### Written instruction
Write the data out again in full, with no departure from the original.

┄┄┄┄┄┄┄┄┄┄

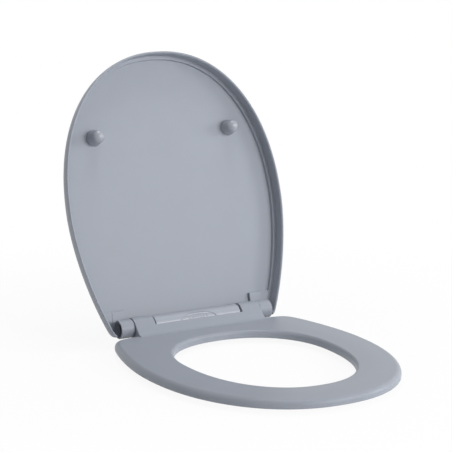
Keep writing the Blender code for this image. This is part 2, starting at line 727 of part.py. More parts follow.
def make_housing():
    """The hinge bar's cover, open beneath, with a window for the button and sockets for the shafts."""
    housing = side_prism(bar_section(BAR_RADIUS, HOUSING_FOOT), -BAR_HALF_LENGTH, BAR_HALF_LENGTH)
    housing = soften(housing, 0.6 * MM, segments=1)
    hollow = side_prism(bar_section(BAR_INNER_RADIUS, HOUSING_FOOT - 5 * MM), -BAR_INNER_END, BAR_INNER_END)
    housing = cut(housing, hollow)
    for side, sign in SIDES:
        start, end = sign * SHAFT_START, sign * (BAR_INNER_END + MM)
        socket = rod_x(start, end, SOCKET_RADIUS, 32)
        web = box((start, end), (-1.5 * MM, 1.5 * MM), (AXIS_HEIGHT, AXIS_HEIGHT + BAR_INNER_RADIUS + MM))
        housing = add(housing, add(socket, web))
        housing = cut(housing, flatted_rod(start - sign * MM, sign * (BAR_HALF_LENGTH + MM), GAP))
        x, y = SCREW_AT
        for row in (-1, 1):
            top = AXIS_HEIGHT + math.sqrt(BAR_INNER_RADIUS ** 2 - y ** 2)
            place = Vector((sign * x, row * y, 0))
            low = place + Vector((0, 0, BASE_TOP + GAP))
            boss = rod(low, place + Vector((0, 0, top)), SCREW_BOSS_RADIUS, 20)
            housing = add(housing, boss)
            deep = place + Vector((0, 0, BASE_BOTTOM + SCREW_LENGTH + 2 * MM))
            housing = cut(housing, rod(place, deep, SCREW_RADIUS + GAP, 16))
    return cut(housing, button_prism(GAP, 2 * MM, 30 * MM))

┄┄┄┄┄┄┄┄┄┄

### Output for this task
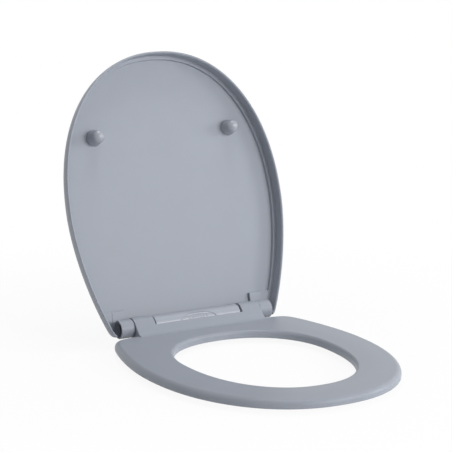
Keep writing the Blender code for this image. This is part 2, starting at line 727 of part.py. More parts follow.
def make_housing():
    """The hinge bar's cover, open beneath, with a window for the button and sockets for the shafts."""
    housing = side_prism(bar_section(BAR_RADIUS, HOUSING_FOOT), -BAR_HALF_LENGTH, BAR_HALF_LENGTH)
    housing = soften(housing, 0.6 * MM, segments=1)
    hollow = side_prism(bar_section(BAR_INNER_RADIUS, HOUSING_FOOT - 5 * MM), -BAR_INNER_END, BAR_INNER_END)
    housing = cut(housing, hollow)
    for side, sign in SIDES:
        start, end = sign * SHAFT_START, sign * (BAR_INNER_END + MM)
        socket = rod_x(start, end, SOCKET_RADIUS, 32)
        web = box((start, end), (-1.5 * MM, 1.5 * MM), (AXIS_HEIGHT, AXIS_HEIGHT + BAR_INNER_RADIUS + MM))
        housing = add(housing, add(socket, web))
        housing = cut(housing, flatted_rod(start - sign * MM, sign * (BAR_HALF_LENGTH + MM), GAP))
        x, y = SCREW_AT
        for row in (-1, 1):
            top = AXIS_HEIGHT + math.sqrt(BAR_INNER_RADIUS ** 2 - y ** 2)
            place = Vector((sign * x, row * y, 0))
            low = place + Vector((0, 0, BASE_TOP + GAP))
            boss = rod(low, place + Vector((0, 0, top)), SCREW_BOSS_RADIUS, 20)
            housing = add(housing, boss)
            deep = place + Vector((0, 0, BASE_BOTTOM + SCREW_LENGTH + 2 * MM))
            housing = cut(housing, rod(place, deep, SCREW_RADIUS + GAP, 16))
    return cut(housing, button_prism(GAP, 2 * MM, 30 * MM))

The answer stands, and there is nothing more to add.